In order for attention be disciplined and trained in the other direction it ought to be freed from the conditions of ignorance, but that doesn't mean that it should, or even can, be freed from conditions of fabrication altogether. That would demand an act of willful intention, and that act of will would, of course, have to be formed by a correct and pragmatic understanding of suffering and its causes. That act of will and that understanding would have to be continually brought to mind, remembered, so that attention could be effectively retrained.

Attention needs a new set of conditions to make it appropriate. This is why the Buddha said that the factors of the path corresponding to understanding, will, and memory (right view, right effort, and right mindfulness) are poised around every step of the path. Right view provides the skill of seeing things in context of the four noble truths; right effort initiates the desire and intent to act skillfully on those views; while right mindfulness furnishes a solid foundation for keeping that view and that effort in mind.

Notice the order of these three factors of the path, right view comes first, for it's the direct antidote for the primary condition of ignorance. Right view is not only knowledge about the four noble truths but it sees things in context of those truths. A person intending to end suffering and stress ought to be aware of the four salient factors at any given moment. At the same time, Right View causes us to see the actions appropriate to each factor: 
    • Stress is to be comprehended, 
    • Its cause abandoned, 
    • Its cessation realized, and 
    • The path to its cessation developed. 

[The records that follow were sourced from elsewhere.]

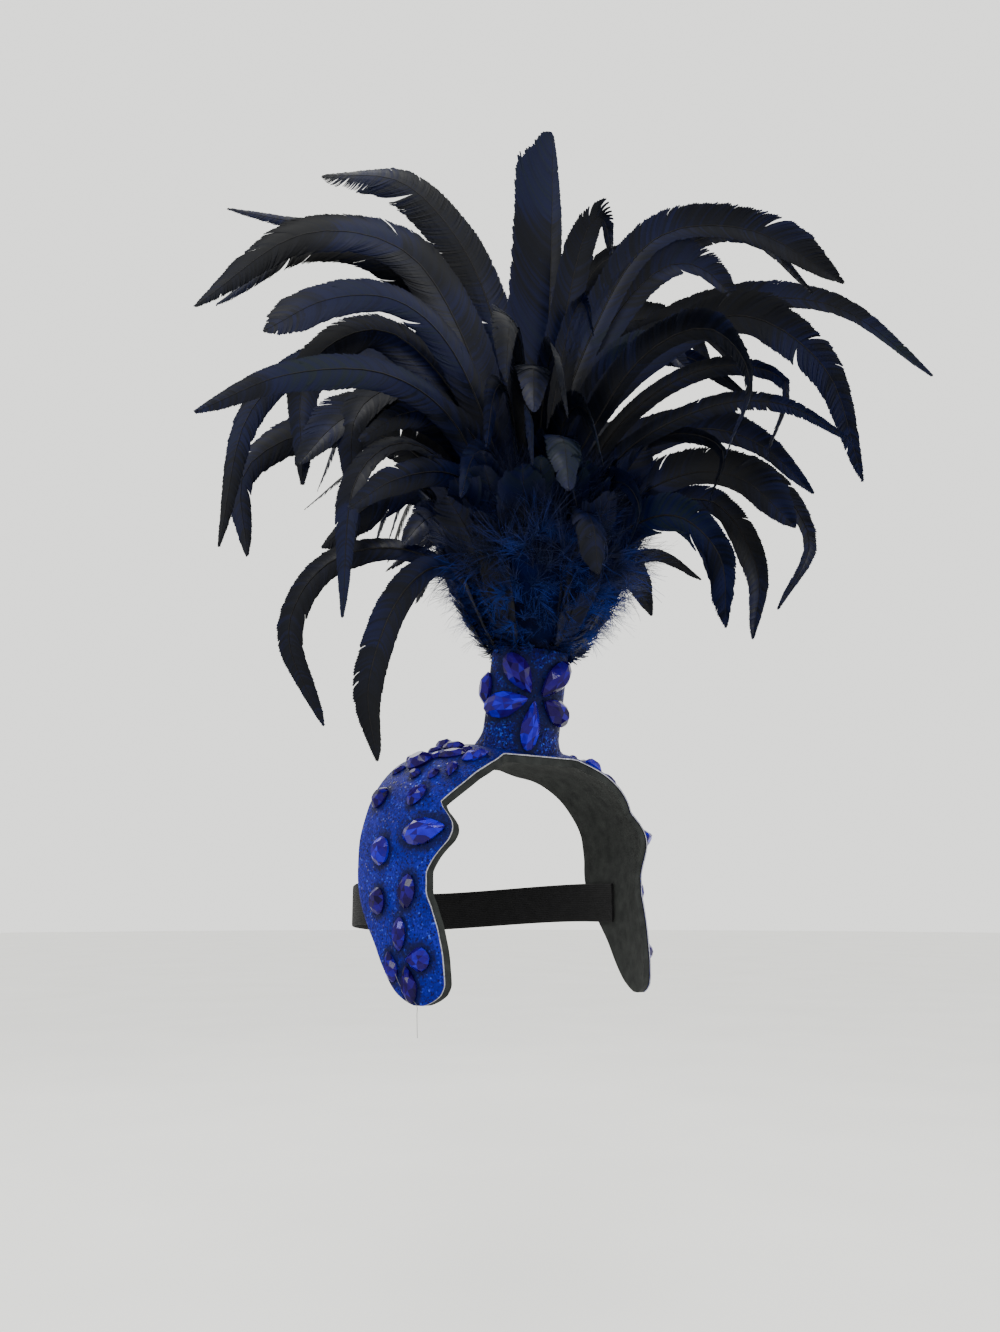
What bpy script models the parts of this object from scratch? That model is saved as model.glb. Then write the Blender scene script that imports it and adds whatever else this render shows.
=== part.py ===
"""Showgirl feather headdress: an ear-to-ear band over the crown, a jewelled column and a plume.

The frame is the wearer's. Z is up, the wearer faces -Y, and +X is the wearer's left. The origin
is where the top of the head meets the inside of the band. Lengths are in metres.
"""

import math
import random

import bmesh
import bpy
from mathutils import Vector
from mathutils.bvhtree import BVHTree

# Clearance between pieces that touch
GAP = 0.0003

# Band: a flat platform over the crown, a straight slope each side, a round side and a lobe
PLATFORM_HALF = 0.0257
SLOPE_ANGLE = math.radians(18.0)
SLOPE_RUN = 0.0090
SIDE_RADIUS = 0.0567
CROWN_RADIUS = 0.1300
CROWN_BACK = 0.0120
LOBE_RUN = 0.1777
FRONT_REACH = 0.0465
BACK_REACH = 0.0400
FOAM_THICKNESS = 0.0040
COVER_THICKNESS = 0.0010
COVER_OVERHANG = 0.0004
ACROSS_STRIPS = 4

# Elastic strap round the back of the head
STRAP_WIDTH = 0.0220
STRAP_THICKNESS = 0.0012
STRAP_DROP = 0.0800
STRAP_BACK = 0.0860
STRAP_OVERLAP = 0.0200
STRAP_DIP = 0.0060
STRAP_STATIONS = 26

# Column: a covered tube that leans forward from the platform
COLUMN_HALF_WIDTH = 0.0225
COLUMN_HALF_DEPTH = 0.0180
COLUMN_WALL = 0.0020
COLUMN_HEIGHT = 0.0550
COLUMN_SETBACK = 0.0008
COLUMN_SIDES = 24
SKIRT_FLARE = 0.0035
SKIRT_HEIGHT = 0.0090

# Plume: quills bundled in a plug that fits the column, with a tuft of down over its rim
PLUG_DEPTH = 0.0220
TUFT_RADIUS = 0.0460
TUFT_HEIGHT = 0.0900
TUFT_SIDES = 12
PLUME_SPREAD = 0.2000
PLUME_HEIGHT = 0.3000
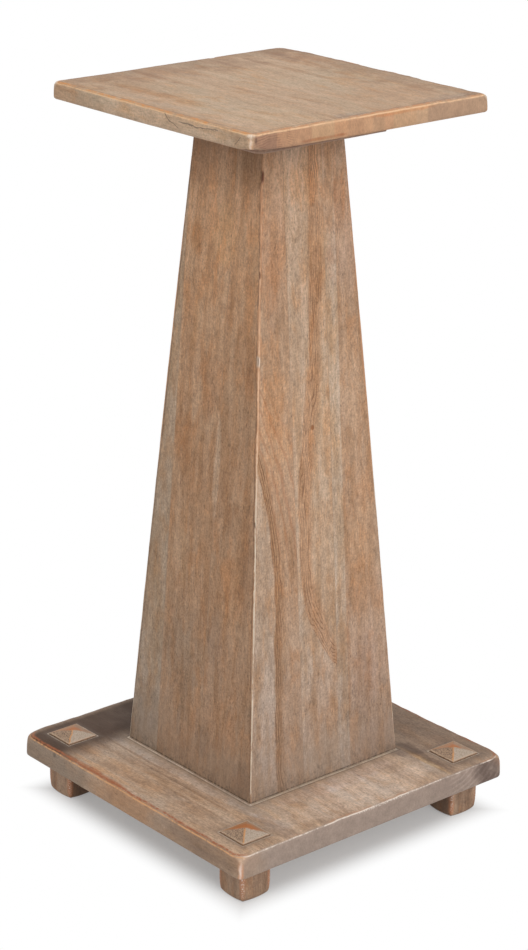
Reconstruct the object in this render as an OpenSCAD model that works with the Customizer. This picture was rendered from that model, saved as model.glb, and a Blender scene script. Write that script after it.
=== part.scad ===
// Wooden pedestal stand: square top, hollow tapered column, square base on four corner posts.
// Origin on the floor under the middle, +Z up, grain of the two square boards along X.

/* [Top board] */
// Side of the square top
top_w = 300; // [220:1:420]
// Thickness of the top
top_t = 19; // [14:0.5:32]
// Radius of the top's upright corners
top_corner = 5; // [2:0.5:14]

/* [Mounting plate] */
// How far the square plate reaches past the column's head, on each side
plate_reach = 32; // [20:1:45]
// Thickness of the plate
plate_t = 21; // [8:0.5:30]
// Leg of the 45-degree cut across each corner of the plate
plate_clip = 7; // [2:0.5:20]

/* [Column] */
// Height of the column
column_h = 660; // [400:1:900]
// Outside width of the column at its head
column_head_w = 104; // [70:1:130]
// Thickness of the four column boards
wall = 19; // [10:0.5:28]
// Width of the flat that eases each arris of the column
column_arris = 1.5; // [0.5:0.5:6]

/* [Base board] */
// Side of the square base
base_w = 360; // [300:1:480]
// Width of the base that shows round the foot of the column
ledge = 80; // [62:1:82]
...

In his first sermon the Buddha explained this knowledge of the appropriate actions for each truth comes in two stages. The first stage identifies the action. The second realizes that it has been completed. This second stage is the knowledge of Awakening. Because it involves mastering the skills of each task, between the first and the second resides the practice itself and it develops gradually. That's why it's called a path.